Auth is enabled by default (JWT). To disable for local dev, set `ARP_AUTH_PROFILE=dev-insecure`.
Incoming JWT validation is configured via `ARP_AUTH_PROFILE` plus optional overrides (issuer/audience/JWKS).
Because this service requires outbound STS credentials (`ARP_AUTH_CLIENT_ID`/`ARP_AUTH_CLIENT_SECRET`), you will typically
have `ARP_AUTH_*` variables set; ensure you also set the inbound issuer/audience (or JWKS settings) for validation.

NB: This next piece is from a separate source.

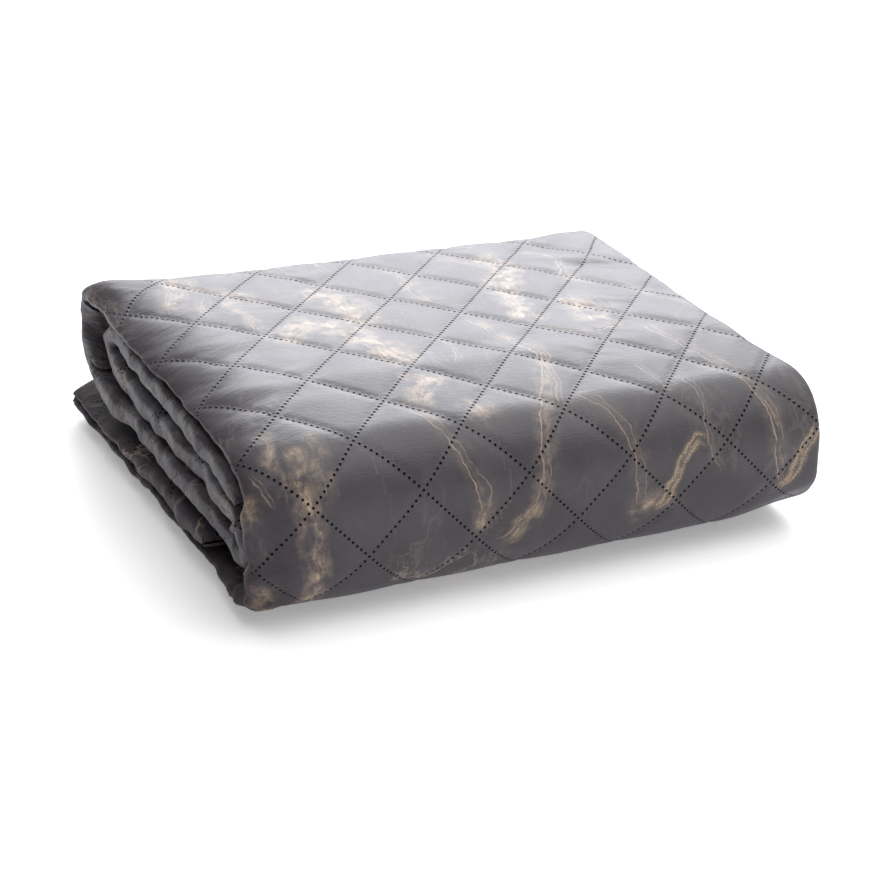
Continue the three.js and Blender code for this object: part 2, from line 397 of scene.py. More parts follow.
def strip_section(s):
    """x, w and the cloth's own u of the section at each length s, and which of its columns are fine."""
    ones = np.ones_like(s)
    left, right, inside = strip_at(s, "left"), strip_at(s, "right"), strip_at(s, "inside") - HELD_PUFF
    grid = WELD_X + np.arange(FIRST_CELL, LAST_CELL + 1) * CELL_X
    grid_left, grid_right = grid[0] * ones, grid[-1] * ones
    left_flat, right_flat = left + LEFT_TOP_ROUND, right - RIGHT_ROUND
    outer, inner = OUTSIDE * ones, -inside
    shares = lambda steps: np.linspace(0, 1, steps + 1)
    xs, ws = [], []

    def add(x, w):
        xs.append(x)
        ws.append(np.broadcast_to(w, x.shape))

    # first hem, second layer, small fold on the right
    hem_x = left + HEM_BACK
    add(blend(hem_x, right_flat, shares(DEEP_STEPS))[:, :-1], MIDDLE_GAP)
    reach, w = corner_round(outer, MIDDLE_GAP * ones, HELD_POWER * ones, SMALL_ARC_STEPS)
    add((right_flat[:, None] + RIGHT_ROUND * reach)[:, ::-1], w[:, ::-1])
    # outer face, right to left
    add(blend(right_flat, grid_right, shares(SIDE_STEPS))[:, 1:-1], outer[:, None])
    add(np.broadcast_to(grid[::-1], (len(s), len(grid))), outer[:, None])
    start_of_left = sum(x.shape[1] for x in xs)
    add(blend(grid_left, left_flat, shares(LEFT_STEPS))[:, 1:-1], outer[:, None])
    # the large fold on the left
    held = np.clip((TOP_PUFF - strip_at(s, "puff")) / (TOP_PUFF - HELD_PUFF), 0, 1) ** 2
    reach, w = corner_round(outer, inner, ROLLED_POWER + (HELD_POWER - ROLLED_POWER) * held, ARC_STEPS)
    round_size = np.where(w > 0, LEFT_TOP_ROUND, LEFT_FOOT_ROUND)
    start = left[:, None] + round_size
    add(start - round_size * reach, w)
    # inner face, then the small fold and the third layer
    foot_flat = left + LEFT_FOOT_ROUND
    add(blend(foot_flat, grid_left, shares(LEFT_STEPS))[:, 1:], inner[:, None])
    add(blend(grid_left, right_flat, shares(DEEP_STEPS))[:, 1:-1], inner[:, None])
    reach, w = corner_round(-MIDDLE_GAP * ones, inner, HELD_POWER * ones, SMALL_ARC_STEPS)
    add((right_flat[:, None] + RIGHT_ROUND * reach)[:, ::-1], w[:, ::-1])
    add(blend(right_flat, hem_x, shares(DEEP_STEPS))[:, 1:], -MIDDLE_GAP)

    x, w = np.concatenate(xs, 1), np.concatenate(ws, 1)
    span = np.hypot(np.diff(x, axis=1), np.diff(w, axis=1))
    travelled = np.concatenate([np.zeros((len(s), 1)), np.cumsum(span, 1)], 1)
    at_grid = travelled[:, start_of_left - 1]
    u = grid[0] - (travelled - at_grid[:, None])
    fine = np.zeros(x.shape[1], bool)
    fine[start_of_left - len(grid):start_of_left] = True
    return x, w, u, fine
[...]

To enable local Keycloak defaults, set:
- `ARP_AUTH_PROFILE=dev-secure-keycloak`
- `ARP_AUTH_AUDIENCE=arp-run-coordinator`
- `ARP_AUTH_ISSUER=http://localhost:8080/realms/arp-dev`

Outbound service auth (Run Store / Event Stream / Artifact Store):
- `ARP_AUTH_CLIENT_ID`
- `ARP_AUTH_CLIENT_SECRET`
- `ARP_AUTH_TOKEN_ENDPOINT` (or `ARP_AUTH_ISSUER`)

## Upgrading

When upgrading to a new ARP Standard SDK release, bump pinned versions in `pyproject.toml` (`arp-standard-*==...`) and re-run conformance.